Todos nós já conhecemos Nova York, com suas ruas bastante características, seus táxis amarelos, a agilidade da cidade, sua arquitetura, seus personagens diversos… Somos acostumados com esse ambiente, de visitá-lo por dezenas de vezes, ano a ano, através do cinema; aos poucos, nos tornamos um de seus personagens, não um que vivencia, mas que preenche o espaço de espectador, de ver e experienciar a metrópole através do olhar de alguém.
Conhecer Nova York não se trata, no século XXI, de ter pisado sobre seu chão, de ter andado em um de seus táxis, uma cidade assim se expande além do seu espaço geográfico, através do cinema e da mídia em geral, conseguimos interagir com Nova York sem estarmos fisicamente nela, é uma cidade que se expande culturalmente também. É interessante refletir como tais metrópoles tornam-se não apenas um local ao longe, uma cidade distante que, talvez, seja impossível de se alcançar, mas um ambiente virtualizado, onde a presença não é apenas física. Assistir a Cotton Club (1984) é presenciar parte de sua extensão, é estar nos espaços de riqueza e se envolver com os gangsters da cidade na década de 1930, assistir a Variety (1983) é adentrar o mundo do cinema pornográfico de rua dos anos 1980 e se tornar um consumidor e entusiasta tal qual a protagonista o faz, e por aí vai.
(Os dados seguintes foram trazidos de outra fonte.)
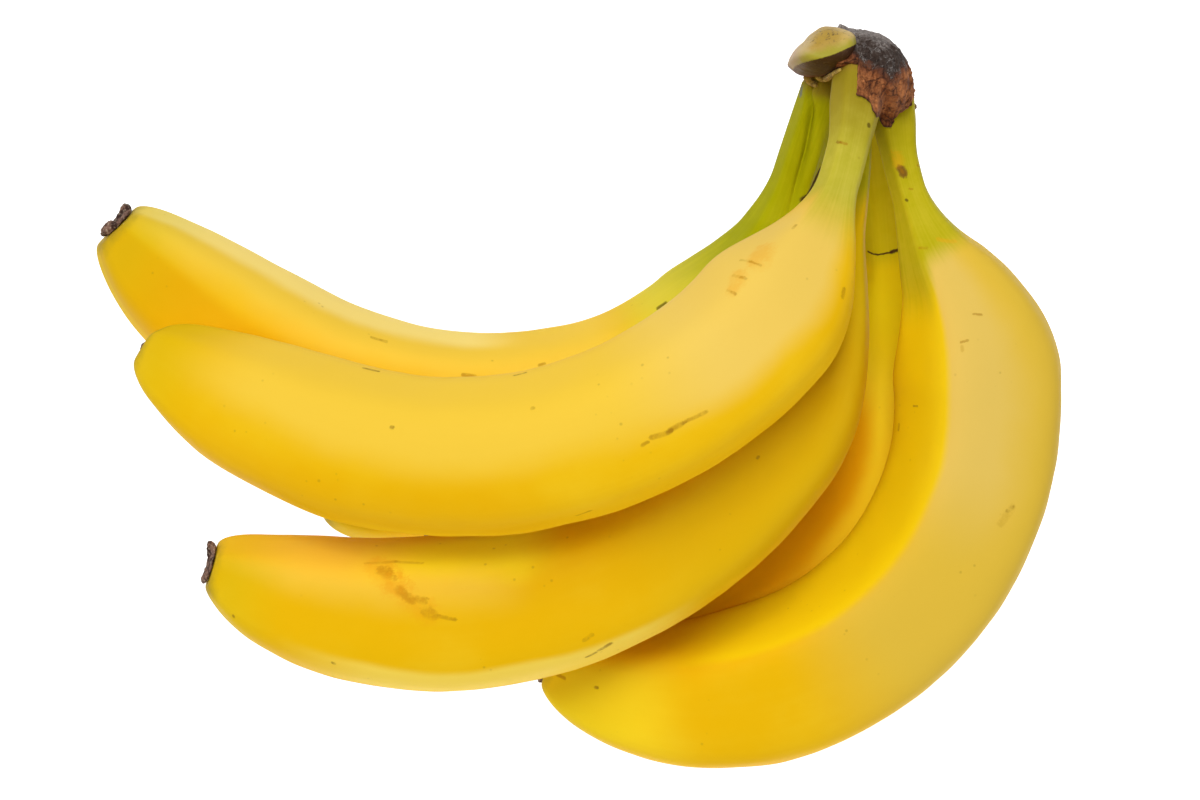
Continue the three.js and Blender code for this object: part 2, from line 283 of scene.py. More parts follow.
class Value:
    """A number or colour that varies over a surface, so that shader maths reads as plain
    expressions: each operation on it adds its own Math node."""

    def __init__(self, finish, socket):
        self.finish = finish
        self.socket = socket

    def maths(self, operation, *values):
        return self.finish.node("Math", {"operation": operation}, dict(enumerate(values)))

    def __add__(self, other):
        return self.maths("ADD", self, other)

    def __sub__(self, other):
        return self.maths("SUBTRACT", self, other)

    def __rsub__(self, other):
        return self.maths("SUBTRACT", other, self)

    def __mul__(self, other):
        return self.maths("MULTIPLY", self, other)

    def __truediv__(self, other):
        return self.maths("DIVIDE", self, other)

    def __pow__(self, other):
        return self.maths("POWER", self, other)

    __radd__ = __add__
    __rmul__ = __mul__

    def eased(self, start, end):
        """0 at start, 1 at end, smooth between them."""
        settings = {"interpolation_type": "SMOOTHSTEP"}
        return self.finish.node("MapRange", settings, {0: self, 1: start, 2: end})

    def clipped(self):
        """Held between 0 and 1."""
        return self.finish.node("Clamp", {}, {0: self})

    def size(self):
        """Without its sign."""
        return self.maths("ABSOLUTE", self)

    def carried(self, start, end, first, last):
        """first at start, last at end, in a straight line between them."""
        return self.finish.node("MapRange", {}, {0: self, 1: start, 2: end, 3: first, 4: last})

    def turned(self, angle):
        """Degrees from an angle to this one, from -180 to 180."""
        return self.maths("WRAP", self - angle, 180, -180)

    def turn_from(self, angle):
        """How many degrees this is away from an angle, either way round."""
        return self.turned(angle).size()


class Finish:
    """A material with a Principled shader, and the nodes that feed it."""

    def __init__(self, name, **constants):
        self.material = bpy.data.materials.new(name)
        self.material.use_nodes = True
        self.nodes = self.material.node_tree.nodes
        self.links = self.material.node_tree.links
        self.shader = self.nodes["Principled BSDF"]
        self.place = self.node("TexCoord", {}, {}, "Object")
        for socket, value in constants.items():
            self.shader.inputs[socket.replace("_", " ")].default_value = value

    def node(self, kind, settings, sockets, output=0):
        """Adds a node: its settings first, then a value or a link for each named socket."""
        made = self.nodes.new("ShaderNode" + kind)
        for setting, value in settings.items():
            setattr(made, setting, value)
        for key, value in sockets.items():
            if isinstance(value, Value):
                self.links.new(value.socket, made.inputs[key])
            else:
                made.inputs[key].default_value = value
        return Value(self, made.outputs[output])

    def mixed(self, mask, first, second):
        """first where mask is 0, second where it is 1, as colours."""
        return self.node("Mix", {"data_type": "RGBA"}, {0: mask, 6: first, 7: second}, 2)

    def mapped(self, layer, across, up):
        """The two numbers of a piece's own map, each times its scale."""
        point = self.node("UVMap", {"uv_map": layer}, {}, "UV")
        return (self.node("SeparateXYZ", {}, {0: point}, "X") * across,
                self.node("SeparateXYZ", {}, {0: point}, "Y") * up)

    def noise(self, scale, detail=2, roughness=0.5, at=None):
        """Smooth noise from 0 to 1, its scale per metre unless it has a place of its own."""
        sockets = {"Vector": at or self.place, "Scale": scale, "Detail": detail,
                   "Roughness": roughness}
        return self.node("TexNoise", {}, sockets, "Fac")

    def feed(self, **links):
        """Links what varies to sockets of the shader."""
        for socket, value in links.items():
            self.links.new(value.socket, self.shader.inputs[socket.replace("_", " ")])

    def relief(self, height, distance):
        """Bump of the given depth in metres."""
        sockets = {"Height": height, "Distance": distance}
        self.feed(Normal=self.node("Bump", {}, sockets, "Normal"))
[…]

De filme a filme, Nova York se torna uma cidade em constante construção coletiva. Cada vez que nós a visitamos, encontramos algo a mais sobre ela, descobrimos novos becos, entendemos um pouco mais sobre seus personagens e, aos poucos, nos tornamos vivos nela, somos parte da vida nova iorquina.
Assistir a Notícias de Casa (1976), de Chantal Akerman, nos dias de hoje, não é mais sobre olhar, junto de Akerman, para uma cidade estranha, para um espaço longínquo e novo, já somos acostumados com aquelas ruas e calçadas — a única estranha ali é a própria diretora. Nossa jornada durante os 85 minutos de filme se torna, então, conhecer a nossa narradora, ver, sobre seu prisma, como é sua relação com a cidade. É através de cartas da mãe que, ao decorrer do filme, vamos desvendando a personagem que Akerman quer representar. A cada carta, a mãe fala do que está acontecendo com a família, como estão as coisas em casa, enquanto questiona a filha sobre a vida em Nova York, muitas vezes reclamando da demora de Chantal para responder às cartas. Tudo isso ilustrado pelas ruas, prédios, comércios e pessoas, tudo filmado com muita calma. As imagens demoram em tela, enquanto ouvimos, simultaneamente, a voz da narradora lendo as cartas da mãe, os sons da rua, as pessoas conversando, os carros passando, barulho do metrô, do vento, da vida. Muitas vezes, o som da cidade toma conta da cena e deixa a narração inaudível, distanciando a vida da narradora do ambiente, um ambiente que destoa bastante da forma como o filme é narrado, totalmente falado em francês, mas situado nos Estados Unidos, ampliando ainda mais a distância entre pessoa e espaço e, consequentemente, da imagem.
Toda essa imageria transborda tédio. Mesmo que seja tema recorrente na filmografia de Chantal, aqui ele é muito mais pessoal, pois o relato que ela está querendo passar para o público é o de si mesma, e não de uma personagem que pode servir de espelho para uma representação própria. Ela está ali, mesmo que invisível. Sua voz se faz presente e, nisso, ela manipula tudo aquilo para criar uma terceira imagem, uma persona de si mesma específica para aquele ambiente e àquela situação estrangeira, alguém que tenta se repelir dali, que tenta esconder no som do metrô as palavras da mãe para, talvez, esconder algo que tem receio em transparecer nessa persona.
Ela se abre e se esconde nesse lugar, a cidade parece solitária demais, triste demais, a Nova York que tanto conhecemos se torna palco de saudade. O uso das cartas denota bastante isso. É sempre a lembrança de que ali não é seu lar, de que, o que a ela pertence, está distante. A cidade que, para nós, enquanto público, é cenário para bastante inventividade e curiosidade, aos olhos de Chantal se torna um tédio descomunal, um local de vida triste, muito mecânica, que carrega em si histórias muito individuais, pessoas diversas, mas que a diretora toma distância.
O final do filme transparece muito isso quando, por longos minutos, a câmera, localizada em um barco partindo para um destino invisível, observa Nova York, e a metrópole vai tomando forma aos poucos, os prédios, com todo o seu visual bastante identificável, e depois se deforma, tornando-se um amontoado de figuras geométricas ao longe. Um local que é quase mítico ao cinema transfigura-se em tristeza à vista de quem agora o deixa para trás.